I’m willing to bet you’ve found yourself in a situation where you’ve met someone for the first time, and minutes later realized you couldn’t guess their name if you had a thousand chances.  Whether it’s a networking event, a business meeting, or a social event, forgetting someone’s name can lead to an embarrassing encounter.  Especially if you take a gamble and end up calling the person by the wrong name.  Or, more likely, you need to refer to the individual during a conversation, and you dance awkwardly around stating their moniker, giving the signal to everyone listening that you don’t remember the person’s name.  We’ve all found ourselves in this trap!

Why is remembering a name important?  Quite honestly, you feel important when someone remembers your name.  You’re more likely to feel engaged and respected in a conversation when someone uses your name.  “A person’s name is to him or her the sweetest and most important sound in any language,” –  Dale Carnegie from How to Win Friends and Influence People.

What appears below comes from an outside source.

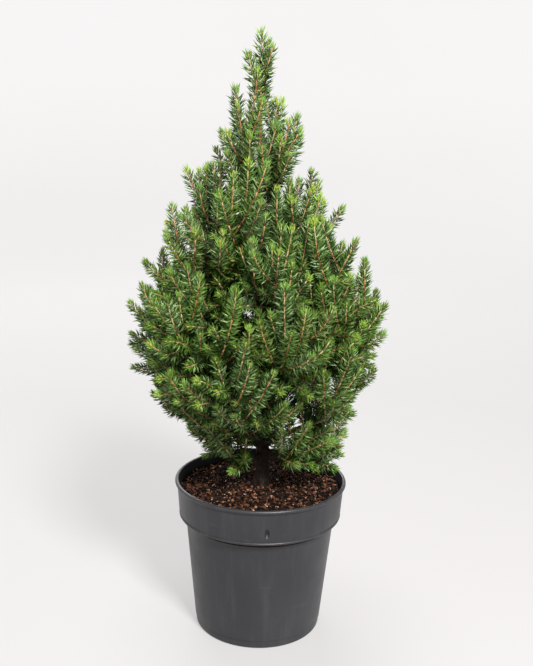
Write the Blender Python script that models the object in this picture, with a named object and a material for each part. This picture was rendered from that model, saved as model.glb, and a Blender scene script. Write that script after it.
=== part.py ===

Why do we fail to remember people’s name immediately after they introduce themselves to us?  For myself, I tend to fall victim to the following two mistakes.  First, it’s likely I’m too focused on making a good impression with my introduction, handshake, eye contact, or conversation opener.  I’m consumed by thinking about what I’m going to say or how I’m going to react.  Therefore, I’m not listening or paying attention, and their name bounces off my brain like a tennis ball thrown against a brick wall.  Or, second, I might have several other thoughts or people on my mind, and frankly I’m just not interested in who I’m meeting.  Both circumstances show that I’m overly focused on myself and my needs, as opposed to slowing down and just simply listening.

As the result of many trials and errors, I’ve developed a simple habit that has radically improved my ability to remember the names of the people I meet.   Recite, repeat, and repeat.  You can utilize this method too, and I promise, it’s really simple.

First, recite.  When you meet someone, make it a habit to repeat their name back to them immediately.  For instance, “It’s nice to meet you Michael.” This habit forces you to listen for their name, as opposed to strictly focusing on your response and reaction.  Second, repeat.  After you introduce yourself, immediately use their name in a question or a statement.  “Michael, how do you know the host of this event?”  or, “Michael, tell me a little about yourself.” Finally, repeat again.  Introduce them to someone else, which once again forces you to use their name in a sentence.  “Hey Ashley, have you met Michael yet?”  or, perhaps find another way to use their name in a statement.  “Michael, can I get you something to drink?”  Obviously, you don’t want to come across like a socially awkward robot stating Michael’s name over and over with each sentence you speak throughout your entire conversation, but the three repetitions will usually engrave a name in your memory.

Recite, repeat, and repeat.  Problem solved.